Developers Lobby to Keep Building, Water Shortages Be Damned

For most of human history, a simple axiom for survival seemed to prevail: Don’t build houses where there is too little water. Amid dangerous droughts, Arizona officials recently enshrined that precept by limiting development in one of the country’s fastest-growing cities — a potential turning point for water policy in a region acutely threatened by climate change.

But now real estate interests have launched a dark-money legal campaign to overturn the precedent-setting regulations. Their goal: promising rent-strapped locals the American Dream of affordable homeownership in areas where officials have found there is not enough groundwater to sustain new suburban development.

Over the last decade, Phoenix has become one of the fastest-growing cities in the country, offering hundreds of thousands of new arrivals a relatively low cost of living and an influx of new tech jobs. As the population has boomed, developers have cashed in, rapidly pushing Phoenix’s notorious urban sprawl further into the desert.

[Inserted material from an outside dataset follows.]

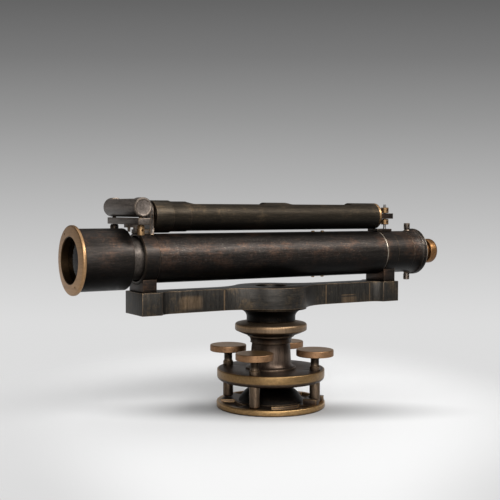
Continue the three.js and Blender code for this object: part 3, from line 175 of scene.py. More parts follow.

It’s here — on the periphery of the Phoenix metro area — that state regulators have started cracking down on this development explosion. With regional water shortages only worsening under a historic megadrought, the local groundwater supply is even more precious and can no longer sustain the city’s planned development, officials say.

In the summer of 2023, the state of Arizona announced historic limits on development in the Phoenix area, prohibiting new development in some fast-growing Phoenix suburbs that would rely on quickly diminishing groundwater. It seemed a critical juncture for water policy in the Southwest — and a hint at the impending impacts of climate change on the desert city.